Step Six: Your Review of the Edits
Once I complete the edit, I’ll send it to you as an email attachment. Before you open that attachment, however, I strongly recommend that you carefully read the email that accompanies it. That email will include a summary of the most frequently occurring edits as well as explanations of grammar and usage changes I suggested. Reading that email will make your review of the suggested edits go much more quickly, because you’ll recognize the suggestions and understand the reasoning behind them.
I also suggest you make sure that Track Changes are turned on once you begin your review of the edits. If you decide to do a bit of rewriting, you may want me to do a “cleanup” or second edit after you’re done.
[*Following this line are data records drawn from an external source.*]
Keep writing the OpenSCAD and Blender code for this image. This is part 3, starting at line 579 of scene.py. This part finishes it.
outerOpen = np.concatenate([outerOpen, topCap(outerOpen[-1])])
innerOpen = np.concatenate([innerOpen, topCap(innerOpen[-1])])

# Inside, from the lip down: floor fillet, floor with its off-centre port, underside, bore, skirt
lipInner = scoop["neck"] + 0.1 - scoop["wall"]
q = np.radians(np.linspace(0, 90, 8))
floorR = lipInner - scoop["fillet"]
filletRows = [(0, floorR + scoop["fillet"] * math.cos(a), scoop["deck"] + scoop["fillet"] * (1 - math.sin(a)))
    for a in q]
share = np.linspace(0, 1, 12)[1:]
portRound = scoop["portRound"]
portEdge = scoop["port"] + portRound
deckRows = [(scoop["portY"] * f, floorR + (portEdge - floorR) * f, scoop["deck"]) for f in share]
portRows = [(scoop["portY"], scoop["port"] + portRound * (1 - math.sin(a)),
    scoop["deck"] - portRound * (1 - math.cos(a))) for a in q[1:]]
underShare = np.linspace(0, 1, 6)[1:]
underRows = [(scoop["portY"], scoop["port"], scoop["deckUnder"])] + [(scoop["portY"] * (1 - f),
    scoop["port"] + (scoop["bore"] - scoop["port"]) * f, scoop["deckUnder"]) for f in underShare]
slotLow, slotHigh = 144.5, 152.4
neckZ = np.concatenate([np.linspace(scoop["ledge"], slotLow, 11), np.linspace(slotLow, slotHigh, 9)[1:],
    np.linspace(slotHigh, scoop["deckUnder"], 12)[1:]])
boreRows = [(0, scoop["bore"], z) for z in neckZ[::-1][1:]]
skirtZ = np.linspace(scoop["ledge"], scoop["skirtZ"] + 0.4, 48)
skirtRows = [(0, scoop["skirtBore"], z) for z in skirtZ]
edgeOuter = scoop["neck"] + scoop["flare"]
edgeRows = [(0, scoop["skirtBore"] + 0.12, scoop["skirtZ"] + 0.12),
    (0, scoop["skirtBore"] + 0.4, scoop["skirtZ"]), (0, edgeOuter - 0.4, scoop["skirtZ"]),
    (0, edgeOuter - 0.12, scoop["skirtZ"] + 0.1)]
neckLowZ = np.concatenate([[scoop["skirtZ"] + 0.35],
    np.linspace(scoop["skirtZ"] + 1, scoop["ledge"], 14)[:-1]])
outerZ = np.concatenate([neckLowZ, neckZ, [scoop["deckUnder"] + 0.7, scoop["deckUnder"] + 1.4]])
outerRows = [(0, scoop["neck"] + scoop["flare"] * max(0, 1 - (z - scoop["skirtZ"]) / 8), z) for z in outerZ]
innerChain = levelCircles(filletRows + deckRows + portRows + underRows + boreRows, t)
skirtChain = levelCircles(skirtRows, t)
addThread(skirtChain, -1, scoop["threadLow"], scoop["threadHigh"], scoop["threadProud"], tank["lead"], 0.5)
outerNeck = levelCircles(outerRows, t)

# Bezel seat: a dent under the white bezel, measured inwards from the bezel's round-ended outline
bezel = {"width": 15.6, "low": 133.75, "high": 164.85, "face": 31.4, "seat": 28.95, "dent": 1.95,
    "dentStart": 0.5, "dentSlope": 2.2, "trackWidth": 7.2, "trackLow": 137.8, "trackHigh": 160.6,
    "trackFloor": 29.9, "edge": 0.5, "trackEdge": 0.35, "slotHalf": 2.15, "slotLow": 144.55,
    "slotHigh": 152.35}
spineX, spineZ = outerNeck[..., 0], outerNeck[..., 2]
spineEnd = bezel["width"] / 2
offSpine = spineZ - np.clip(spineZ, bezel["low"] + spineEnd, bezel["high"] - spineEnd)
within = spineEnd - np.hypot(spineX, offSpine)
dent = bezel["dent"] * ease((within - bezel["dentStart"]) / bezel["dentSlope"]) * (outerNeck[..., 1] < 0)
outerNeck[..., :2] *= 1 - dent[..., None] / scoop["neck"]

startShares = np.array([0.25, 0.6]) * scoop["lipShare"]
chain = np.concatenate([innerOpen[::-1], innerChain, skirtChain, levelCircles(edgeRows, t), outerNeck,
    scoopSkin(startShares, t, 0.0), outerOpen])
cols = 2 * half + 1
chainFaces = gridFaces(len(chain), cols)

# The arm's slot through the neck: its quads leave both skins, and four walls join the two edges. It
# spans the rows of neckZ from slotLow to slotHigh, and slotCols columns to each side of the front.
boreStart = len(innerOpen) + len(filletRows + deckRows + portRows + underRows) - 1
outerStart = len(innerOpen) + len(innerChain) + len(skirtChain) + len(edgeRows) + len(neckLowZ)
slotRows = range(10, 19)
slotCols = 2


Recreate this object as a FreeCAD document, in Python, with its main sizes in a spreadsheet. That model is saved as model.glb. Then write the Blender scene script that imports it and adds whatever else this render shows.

I usually charge hourly for that subsequent editing, depending on the number of changes you’ve introduced. As I did for the first edit, I’ll review the revised manuscript you send to me and I’ll give you an estimated fee based on what I see. It will be a much quicker (and therefore less expensive) second edit if I can see the changes you’ve made, and that’s why it’s best for you to have Track Changes engaged while you revise. Even if you decide not to send it back to me for a second edit, being able to limit your own subsequent review of your new writing will likely be beneficial to you on a number of levels. I do, however, also offer full second edits, meaning I’ll copyedit the entire manuscript or post a second time. That’s usually only one editorial pass, however, so the fee is nearly always less for even a full second edit than it is for a first edit.
You’ll receive my invoice a day or so after I’ve sent the copyedit to you. The invoice will arrive via PayPal, and you can choose to pay by credit card (you don’t need a PayPal account to do so) by clicking the link on the invoice, or you can pay by sending a check to me at the address indicated on the invoice. Payment is due when I issue the invoice.